Interview: Michael Kimball Author of Michael Kimball Writes Your Life Story (on a postcard)

Mud Luscious Presshttp://www.mudlusciouspress.com

From #45 Adam Robinson, who once “hid out all night in a porta potty at an amusement park because some bands he really wanted to see were playing the next day” and later became a poet (Adam Robinson and Other Poems and Say Poem) to #307 Soap, who “was amazed at all the lather it could make,” Michael Kimball condenses life stories to the space of a postcard. In doing so, he gets to the heart of what it means to be alive. 

“I never expected strangers to tell me so much about themselves, so many things they have never told anybody else, but I found an unexpected intimacy in the postcard life story project. It tapped into something human and humane. I was continually amazed by what people told me. 
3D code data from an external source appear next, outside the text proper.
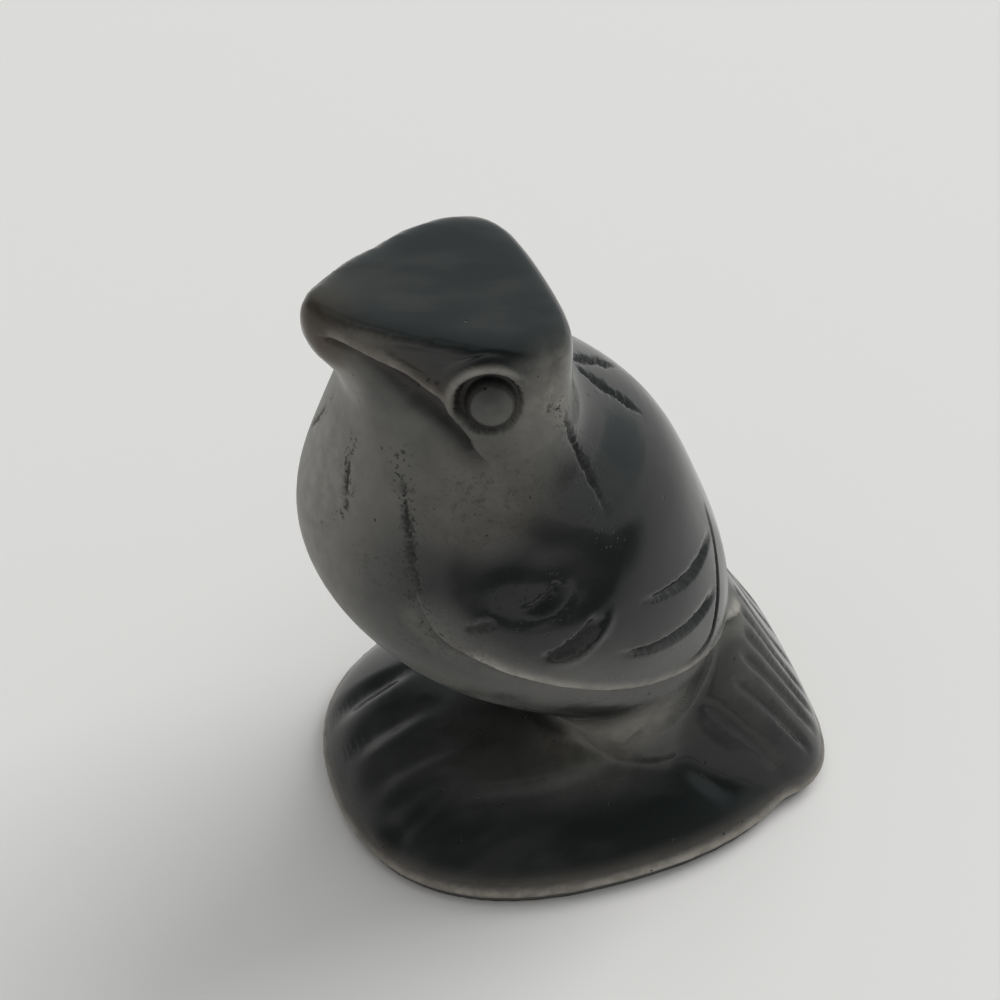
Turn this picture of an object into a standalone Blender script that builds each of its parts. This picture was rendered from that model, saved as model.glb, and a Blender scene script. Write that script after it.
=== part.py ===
"""A small bird carved with its base from one block of black volcanic glass.

Metres, +Z up. The bird faces -Y, and its left side is +X. The origin is at
the middle of the underside.
"""

import math

import bmesh
import bpy
import numpy as np
from mathutils import Vector
from mathutils.bvhtree import BVHTree

# Driving dimensions
FIGURE_HEIGHT = 0.0422  # from the top of the base to the crown
BASE_LENGTH = 0.0385  # along Y, from the front edge to the tail's end
BASE_WIDTH = 0.0300
BASE_HEIGHT = 0.0080  # at its middle, where the bird grows out of it
RIM_HEIGHT = 0.0013  # where the base is widest
RIM_UNDERCUT = 0.0008  # how far the foot of the base draws in below the rim
TAIL_WIDTH = 0.0236  # at its end
EYE_DIAMETER = 0.0044  # of the drilled ring, to its outer edge
LINE_WIDTH = 0.0013  # of an engraved line, from lip to lip
LINE_DEPTH = 0.0005
WING_STEP = 0.0006  # how far the wing stands above the breast beside it
WING_FADE = 0.0045  # over which that step dies away
FURROW_WIDTH = 0.0022  # of the grooves across the front of the base
FURROW_DEPTH = 0.0007
VOXEL = 0.0005  # the grain at which the forms are melted into one
MELT = 8  # passes of smoothing after that
TRIANGLES = 9800  # of the finished solid

# Sizes worked out from them
BASE_BACK = BASE_LENGTH / 2
RUMP_HEIGHT = BASE_HEIGHT + 0.215 * FIGURE_HEIGHT
RUMP_BACK = 0.285 * FIGURE_HEIGHT
BIRD_AXIS = -0.15 * FIGURE_HEIGHT  # where the bird's upright axis stands along Y
FOOT_AXIS = 0.055 * FIGURE_HEIGHT  # where its foot's stands
CROWN_MIDDLE = -0.165 * FIGURE_HEIGHT

RING_POINTS = 24
CAP_RINGS = (0.75, 0.5, 0.25)  # smaller rings that close the top of a form
STROKE_STEPS = 60  # points between two places of a carved line
ABOVE_BASE = 0.0004  # where lines down onto the top of the base start
FAR = 0.1  # outside every form
FLOOR_SNAP = 0.00015  # points nearer the floor than this are laid on it
OBSIDIAN = (0.012, 0.013, 0.014, 1.0)

# The bird's level sections, all as shares of FIGURE_HEIGHT: height above the
# base, front, back and half width, then how square its front and its back are
# (1 is a point, 2 an ellipse), and how many degrees its front is tipped up.
BIRD_SECTIONS = (
    (-0.06, -0.10, 0.28, 0.26, 1.7, 2.0, 0),
    (0.02, -0.11, 0.22, 0.205, 1.6, 2.0, 0),
    (0.09, -0.15, 0.225, 0.215, 1.7, 2.0, 0),
    (0.18, -0.23, 0.24, 0.255, 1.9, 2.0, 0),
    (0.28, -0.35, 0.24, 0.29, 2.0, 2.0, 0),
    (0.40, -0.445, 0.21, 0.315, 2.0, 2.0, 0),
    (0.50, -0.47, 0.175, 0.315, 2.0, 2.0, 0),
    (0.60, -0.46, 0.14, 0.295, 2.0, 2.0, 0),
    (0.69, -0.43, 0.085, 0.26, 2.0, 2.0, 0),
    (0.76, -0.405, -0.01, 0.235, 1.9, 2.1, 0),
    (0.83, -0.39, -0.065, 0.215, 1.7, 2.3, 4),
    (0.92, -0.42, -0.07, 0.193, 1.45, 2.7, 9),
    (0.97, -0.435, -0.07, 0.18, 1.4, 3.1, 11),
    (0.995, -0.43, -0.075, 0.17, 1.4, 3.3, 11),
    (1.00, -0.41, -0.09, 0.148, 1.45, 3.3, 11),
)
# The base above its rim: how far up, and how long and wide it is there.
BASE_SECTIONS = (
    (0.18, 0.965, 0.94),
    (0.46, 0.90, 0.81),
    (0.75, 0.78, 0.62),
    (0.93, 0.62, 0.44),
    (1.0, 0.45, 0.28),
)
BASE_SQUARE = 2.4
# The tail: how far up it, how far out toward its end, and how wide it is there.
TAIL_SECTIONS = (
    (-0.1, 1.0, 1.0),
    (0.12, 1.0, 1.0),
    (0.36, 0.70, 0.88),
    (0.62, 0.39, 0.68),
    (1.0, 0.0, 0.42),
)

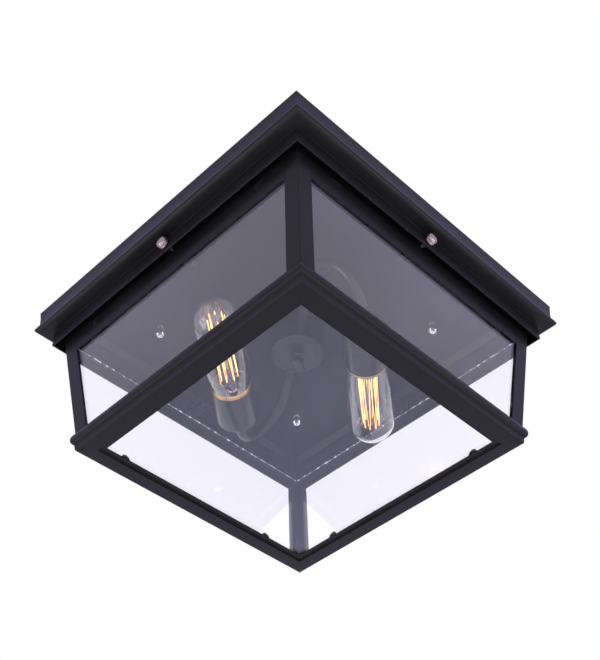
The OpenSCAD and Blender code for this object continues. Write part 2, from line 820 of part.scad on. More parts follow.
// Hairpin strands strung between two rings of hooks on the stem's rod
module filament(i) {
    strands = 12;
    strand_r = 8.5;
    strand_d = 0.5;
    hook_d = 0.8;
    hub_h = 2.4;
    low = 23;
    high = rod_end - hub_h;
    color([0.95, 0.75, 0.35]) at_lamp(i) {
        for (z = [low, high]) translate([0, 0, z]) {
            difference() {
                cylinder(h = hub_h, r = rod_r + 0.9);
                translate([0, 0, -1]) cylinder(h = hub_h + 2, r = rod_r + seat);
            }
            for (k = [0 : strands - 1]) rotate([0, 0, 360 * k / strands])
                translate([rod_r + 0.5, 0, hub_h / 2]) rotate([0, 90, 0])
                    cylinder(h = strand_r + 0.5 - rod_r, d = hook_d, $fn = 16);
        }
        for (k = [0 : strands - 1]) rotate([0, 0, 360 * k / strands])
            translate([strand_r, 0, low]) cylinder(h = high + hub_h - low, d = strand_d,
                                                   $fn = 16);
    }
}

// ---------------------------------------------------------------- the pieces

rim(0);  // rim_front
rim(1);  // rim_right
rim(2);  // rim_back
rim(3);  // rim_left
deck_plate();
ceiling_bracket();
bracket_studs();
cap_nuts();
ground_screw();
screw_tabs();
hub_cup();
hub_pipe();
pipe_nuts();
finial();
set_screws();
arm(0);  // arm_right
arm(1);  // arm_left
arm_nuts();
socket_cup(0);  // cup_right
socket_cup(1);  // cup_left
socket_shell(0);  // socket_shell_right
socket_shell(1);  // socket_shell_left
socket_core(0);  // socket_core_right
socket_core(1);  // socket_core_left
screw_shell(0);  // screw_shell_right
screw_shell(1);  // screw_shell_left
socket_contacts();
post(0);  // post_front_right
post(1);  // post_back_right
post(2);  // post_back_left
post(3);  // post_front_left
top_rail(0);  // top_rail_front
top_rail(1);  // top_rail_right
top_rail(2);  // top_rail_back
top_rail(3);  // top_rail_left
bottom_frame(0);  // bottom_frame_front
bottom_frame(1);  // bottom_frame_right
bottom_frame(2);  // bottom_frame_back
bottom_frame(3);  // bottom_frame_left
pane(0);  // pane_front
pane(1);  // pane_right
pane(2);  // pane_back
pane(3);  // pane_left
bottom_pane();
top_clips();
foot_clips();
thumb_screw(0);  // thumb_screw_front
thumb_screw(1);  // thumb_screw_right
thumb_screw(2);  // thumb_screw_back
thumb_screw(3);  // thumb_screw_left
bulb_glass(0);  // bulb_glass_right
bulb_glass(1);  // bulb_glass_left
bulb_cap(0);  // bulb_cap_right
bulb_cap(1);  // bulb_cap_left
bulb_tip(0);  // bulb_tip_right
bulb_tip(1);  // bulb_tip_left
stem(0);  // stem_right
stem(1);  // stem_left
filament(0);  // filament_right
filament(1);  // filament_left
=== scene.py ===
# %% [markdown]
# # A square porch lantern on the ceiling
# A moulded pan of black steel hides the junction box, and a tapered cage of glass
# hangs below it with two filament bulbs on bent arms. This file dresses the measured
# parts in Blender: smooth mouldings, glass, threads and wire, with a material for
# each. The parts arrive as a fixed frame in metres, and nothing here moves them.

# %% Load the measured parts
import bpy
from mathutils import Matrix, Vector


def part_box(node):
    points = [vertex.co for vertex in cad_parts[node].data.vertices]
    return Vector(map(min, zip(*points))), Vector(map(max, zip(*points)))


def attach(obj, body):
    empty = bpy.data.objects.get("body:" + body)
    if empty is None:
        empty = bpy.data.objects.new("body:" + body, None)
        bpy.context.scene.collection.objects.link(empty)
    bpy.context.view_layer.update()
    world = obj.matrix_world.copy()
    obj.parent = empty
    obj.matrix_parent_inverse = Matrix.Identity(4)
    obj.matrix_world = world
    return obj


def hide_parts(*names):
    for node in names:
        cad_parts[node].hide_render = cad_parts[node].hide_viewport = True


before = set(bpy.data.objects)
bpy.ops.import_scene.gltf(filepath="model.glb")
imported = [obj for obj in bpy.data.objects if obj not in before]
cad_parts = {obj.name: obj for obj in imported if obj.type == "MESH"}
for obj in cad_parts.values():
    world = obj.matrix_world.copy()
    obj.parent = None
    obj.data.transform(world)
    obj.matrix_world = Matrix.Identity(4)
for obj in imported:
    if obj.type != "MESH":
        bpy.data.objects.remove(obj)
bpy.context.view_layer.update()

import math
import bmesh
import bpy
import numpy as np
from mathutils import Matrix, Vector

MM = 0.001

# %% [markdown]
# ## The camera
# The photograph looks up at one corner from below. Four corners of the pan and four
# of the bottom frame were matched to find where the camera stood and how it
# was turned, so the position and the two directions below are that answer. The lens
# follows from how much the near edges grow against the far ones.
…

I wrote just over three hundred postcard life stories. I wrote one for anybody who wanted one. I didn’t want anybody to feel their life story wasn’t interesting enough. In fact, I found everybody’s life story is interesting if you ask the right questions.” 

—Michael Kimball in Michael Kimball Writes Your Life Story (on a postcard)

Shelf Unbound: You’ve condensed to postcard length the life stories
of hundreds of people over the years. What have you discovered about humanity in the process?

Michael Kimball: I was surprised by how earnest most people were and how willing they were to tell me intimate and difficult things about themselves. And I have even more empathy than I did. I see how broken and scared and flawed all of us are. I see how hard almost everybody is trying. It is so difficult to be alive and so wonderful too.

Shelf: You include your own life story in the book. It begins, “Michael Kimball was born two weeks late—in Lansing, MI—during the Great Midwest Blizzard of 1967.” What, to you, is the most significant line in your own story?

Kimball: I just re-read mine and I wasn’t sure what my answer would be until I reached the last line: “There’s something about being where he is, in Baltimore, that makes him feel like he can do anything.” I feel like there’s some great, as-yet-unknown future in that for me.

Shelf: Your novel Big Ray, published last year, begins with the death of your abusive father. Your writing style is, as with your postcards, concise, direct, and unfettered. What have you learned as a novelist from writing the postcard stories?

Kimball: I learned how to condense lots of life and story into one sentence. I learned more and more about picking the right details. I learned to only tell the most important parts. I learned how to maintain a narrative arc without obvious transitions and how to skip 10+ years with a little clause.

Shelf: What do you think it means existentially that our lives can be condensed to a few hundred words on a postcard?

Kimball: This question is probably catching me at a bad time, but I suppose it means that we do exist, at least for a little while, and that we matter, at least a little bit.